◆ **Short exercise**:
Gather from the material every line that contains the string "scene".

◆ **Material for this task**:
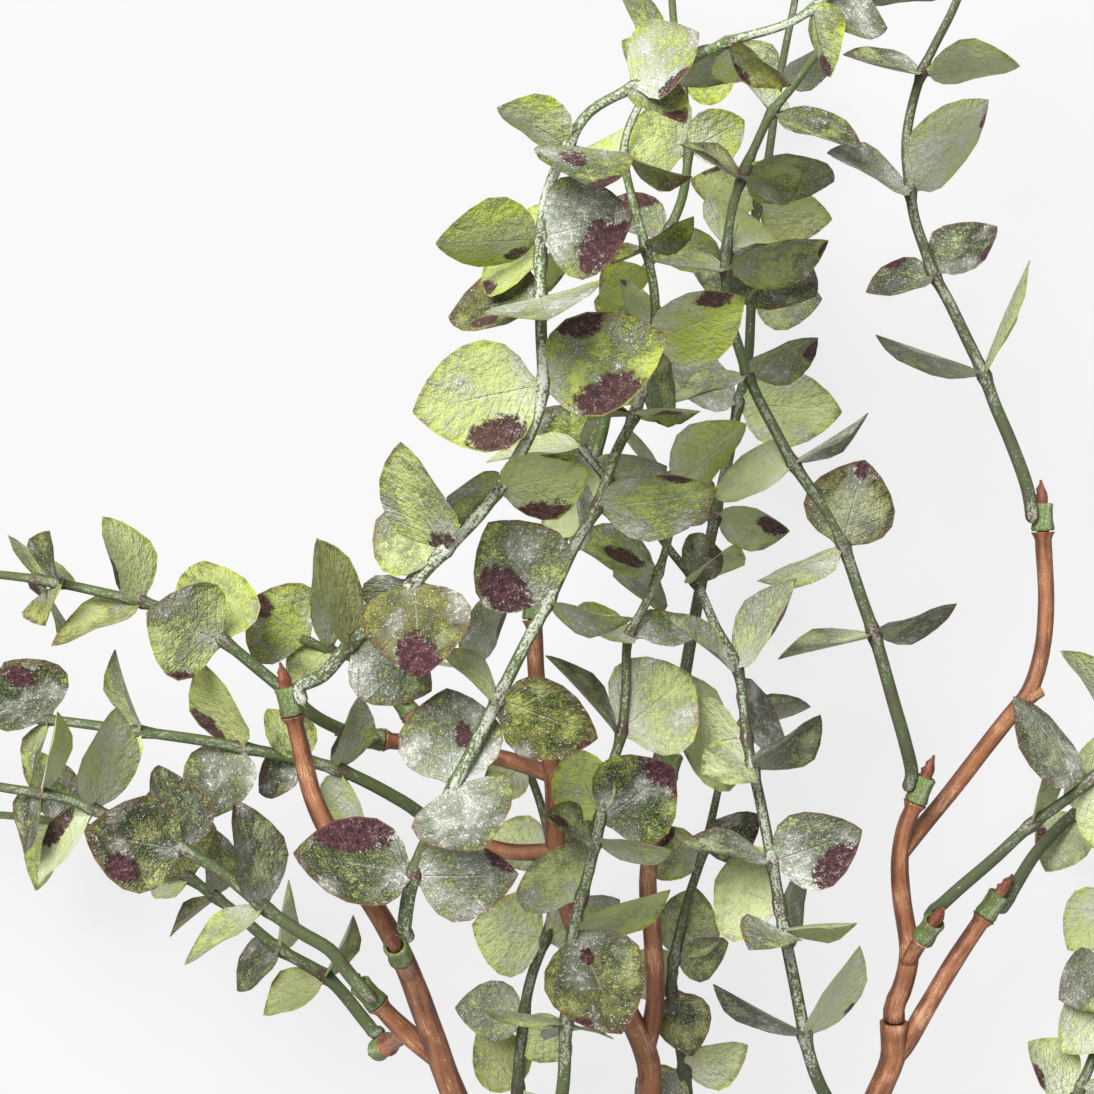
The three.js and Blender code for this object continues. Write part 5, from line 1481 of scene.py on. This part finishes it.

==

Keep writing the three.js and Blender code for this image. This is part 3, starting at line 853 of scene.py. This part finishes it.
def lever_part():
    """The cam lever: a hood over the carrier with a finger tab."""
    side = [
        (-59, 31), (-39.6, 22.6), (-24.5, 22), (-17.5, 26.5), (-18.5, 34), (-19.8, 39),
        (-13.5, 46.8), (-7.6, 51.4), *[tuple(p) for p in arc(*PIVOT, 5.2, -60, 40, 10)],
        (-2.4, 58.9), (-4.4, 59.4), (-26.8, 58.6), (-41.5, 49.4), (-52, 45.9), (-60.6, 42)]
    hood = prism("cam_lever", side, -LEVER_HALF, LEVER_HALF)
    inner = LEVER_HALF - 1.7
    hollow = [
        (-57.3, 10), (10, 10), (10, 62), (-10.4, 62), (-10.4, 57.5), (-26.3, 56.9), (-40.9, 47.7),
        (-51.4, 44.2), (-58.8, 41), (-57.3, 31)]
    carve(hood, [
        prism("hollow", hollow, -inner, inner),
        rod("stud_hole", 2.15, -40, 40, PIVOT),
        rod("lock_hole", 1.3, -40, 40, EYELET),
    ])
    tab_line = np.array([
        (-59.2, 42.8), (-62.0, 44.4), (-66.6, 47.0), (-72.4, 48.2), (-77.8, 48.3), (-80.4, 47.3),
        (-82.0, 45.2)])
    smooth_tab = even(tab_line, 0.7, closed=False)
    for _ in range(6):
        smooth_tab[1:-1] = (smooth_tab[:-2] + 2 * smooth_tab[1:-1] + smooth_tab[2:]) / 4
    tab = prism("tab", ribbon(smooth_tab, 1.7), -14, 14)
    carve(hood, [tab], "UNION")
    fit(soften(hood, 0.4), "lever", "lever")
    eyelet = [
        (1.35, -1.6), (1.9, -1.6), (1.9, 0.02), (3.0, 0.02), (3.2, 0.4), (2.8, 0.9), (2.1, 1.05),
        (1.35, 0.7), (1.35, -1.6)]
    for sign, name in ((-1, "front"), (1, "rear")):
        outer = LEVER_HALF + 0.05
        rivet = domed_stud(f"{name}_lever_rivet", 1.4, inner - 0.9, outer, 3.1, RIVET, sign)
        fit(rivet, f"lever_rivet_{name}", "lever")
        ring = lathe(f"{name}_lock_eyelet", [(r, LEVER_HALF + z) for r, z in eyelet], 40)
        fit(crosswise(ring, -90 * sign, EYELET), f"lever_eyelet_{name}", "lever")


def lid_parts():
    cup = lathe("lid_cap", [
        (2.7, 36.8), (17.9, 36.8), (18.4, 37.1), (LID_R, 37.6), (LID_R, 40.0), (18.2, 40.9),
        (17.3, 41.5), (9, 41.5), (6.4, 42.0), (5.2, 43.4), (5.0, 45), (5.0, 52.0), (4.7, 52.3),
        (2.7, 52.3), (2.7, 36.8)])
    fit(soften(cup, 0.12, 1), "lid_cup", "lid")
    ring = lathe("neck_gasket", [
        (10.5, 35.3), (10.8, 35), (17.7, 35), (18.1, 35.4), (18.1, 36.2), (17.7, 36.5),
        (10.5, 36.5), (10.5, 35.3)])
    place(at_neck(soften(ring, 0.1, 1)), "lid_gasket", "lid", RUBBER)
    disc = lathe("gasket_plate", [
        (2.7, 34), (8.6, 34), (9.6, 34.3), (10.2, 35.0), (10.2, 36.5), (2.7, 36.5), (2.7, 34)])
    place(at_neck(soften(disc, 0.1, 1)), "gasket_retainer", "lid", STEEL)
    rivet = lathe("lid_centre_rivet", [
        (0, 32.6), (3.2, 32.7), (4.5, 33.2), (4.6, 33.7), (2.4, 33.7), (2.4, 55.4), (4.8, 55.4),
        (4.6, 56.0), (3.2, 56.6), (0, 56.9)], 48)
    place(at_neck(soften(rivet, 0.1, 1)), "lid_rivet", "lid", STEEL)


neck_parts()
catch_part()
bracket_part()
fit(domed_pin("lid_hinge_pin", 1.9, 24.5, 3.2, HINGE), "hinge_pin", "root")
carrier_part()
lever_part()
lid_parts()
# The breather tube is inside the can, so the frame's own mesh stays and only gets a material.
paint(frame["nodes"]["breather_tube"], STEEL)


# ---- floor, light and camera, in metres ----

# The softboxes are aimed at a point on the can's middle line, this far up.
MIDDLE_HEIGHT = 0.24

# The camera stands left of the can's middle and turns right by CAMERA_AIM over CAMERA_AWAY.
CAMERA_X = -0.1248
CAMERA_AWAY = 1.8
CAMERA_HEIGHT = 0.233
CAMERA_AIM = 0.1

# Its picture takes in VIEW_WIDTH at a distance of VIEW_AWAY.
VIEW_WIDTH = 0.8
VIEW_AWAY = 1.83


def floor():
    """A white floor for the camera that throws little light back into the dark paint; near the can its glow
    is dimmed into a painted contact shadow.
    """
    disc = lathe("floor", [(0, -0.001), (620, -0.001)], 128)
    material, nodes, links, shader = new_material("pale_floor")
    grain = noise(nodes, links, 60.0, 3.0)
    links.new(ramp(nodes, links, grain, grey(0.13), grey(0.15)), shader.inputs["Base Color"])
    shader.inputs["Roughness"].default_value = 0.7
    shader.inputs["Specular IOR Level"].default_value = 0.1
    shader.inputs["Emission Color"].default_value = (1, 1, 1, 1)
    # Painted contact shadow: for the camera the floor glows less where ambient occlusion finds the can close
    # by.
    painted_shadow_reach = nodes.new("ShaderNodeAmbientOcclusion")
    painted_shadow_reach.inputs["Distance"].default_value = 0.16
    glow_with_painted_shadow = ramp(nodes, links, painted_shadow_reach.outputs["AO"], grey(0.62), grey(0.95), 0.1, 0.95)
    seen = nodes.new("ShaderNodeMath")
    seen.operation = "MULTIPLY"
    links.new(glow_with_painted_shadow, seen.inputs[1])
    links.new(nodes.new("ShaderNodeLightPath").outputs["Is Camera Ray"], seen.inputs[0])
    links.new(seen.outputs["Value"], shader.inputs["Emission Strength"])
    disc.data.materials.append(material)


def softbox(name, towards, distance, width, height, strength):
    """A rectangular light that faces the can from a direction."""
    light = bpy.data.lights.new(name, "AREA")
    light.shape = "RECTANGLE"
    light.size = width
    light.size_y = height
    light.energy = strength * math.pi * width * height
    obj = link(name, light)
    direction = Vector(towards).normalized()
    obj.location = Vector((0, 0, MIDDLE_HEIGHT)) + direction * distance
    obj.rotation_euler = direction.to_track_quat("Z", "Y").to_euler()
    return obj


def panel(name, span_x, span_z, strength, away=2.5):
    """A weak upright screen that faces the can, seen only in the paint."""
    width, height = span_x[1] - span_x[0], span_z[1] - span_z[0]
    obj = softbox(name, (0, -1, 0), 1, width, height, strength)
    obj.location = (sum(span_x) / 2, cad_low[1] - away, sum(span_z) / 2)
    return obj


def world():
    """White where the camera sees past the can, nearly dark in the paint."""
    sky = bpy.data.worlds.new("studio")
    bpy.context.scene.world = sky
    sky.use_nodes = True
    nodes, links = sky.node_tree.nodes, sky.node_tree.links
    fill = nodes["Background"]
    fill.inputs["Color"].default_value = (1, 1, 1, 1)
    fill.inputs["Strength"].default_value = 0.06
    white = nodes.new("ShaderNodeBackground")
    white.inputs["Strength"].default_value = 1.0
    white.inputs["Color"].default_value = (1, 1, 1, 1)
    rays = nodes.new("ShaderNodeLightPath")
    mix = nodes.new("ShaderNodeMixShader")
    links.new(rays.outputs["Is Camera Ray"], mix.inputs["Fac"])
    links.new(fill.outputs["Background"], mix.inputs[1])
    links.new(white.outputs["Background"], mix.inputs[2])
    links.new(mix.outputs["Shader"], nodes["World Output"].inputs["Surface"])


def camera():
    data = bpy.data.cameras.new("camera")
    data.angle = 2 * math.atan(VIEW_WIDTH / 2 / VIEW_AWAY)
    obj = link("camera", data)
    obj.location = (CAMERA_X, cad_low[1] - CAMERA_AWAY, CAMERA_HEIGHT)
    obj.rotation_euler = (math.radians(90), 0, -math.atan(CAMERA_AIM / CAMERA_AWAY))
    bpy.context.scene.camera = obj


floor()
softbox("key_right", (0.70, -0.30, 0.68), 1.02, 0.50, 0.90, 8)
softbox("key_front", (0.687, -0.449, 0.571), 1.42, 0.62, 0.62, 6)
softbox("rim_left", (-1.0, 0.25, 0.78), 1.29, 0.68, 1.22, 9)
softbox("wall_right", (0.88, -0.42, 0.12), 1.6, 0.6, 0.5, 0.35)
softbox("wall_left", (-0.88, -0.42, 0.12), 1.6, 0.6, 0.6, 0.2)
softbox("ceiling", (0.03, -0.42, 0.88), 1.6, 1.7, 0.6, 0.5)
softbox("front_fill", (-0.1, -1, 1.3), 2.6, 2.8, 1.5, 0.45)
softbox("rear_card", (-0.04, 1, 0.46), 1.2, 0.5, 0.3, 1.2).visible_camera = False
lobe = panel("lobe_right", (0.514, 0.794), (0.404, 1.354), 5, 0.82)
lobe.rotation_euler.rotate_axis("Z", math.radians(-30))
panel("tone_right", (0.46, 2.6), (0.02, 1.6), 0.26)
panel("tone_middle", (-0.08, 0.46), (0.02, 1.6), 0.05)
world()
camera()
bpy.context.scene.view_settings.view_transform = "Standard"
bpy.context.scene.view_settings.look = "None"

◆ **Response below**:
The three.js and Blender code for this object continues. Write part 5, from line 1481 of scene.py on. This part finishes it.
Keep writing the three.js and Blender code for this image. This is part 3, starting at line 853 of scene.py. This part finishes it.
    bpy.context.scene.world = sky
    bpy.context.scene.camera = obj
bpy.context.scene.view_settings.view_transform = "Standard"
bpy.context.scene.view_settings.look = "None"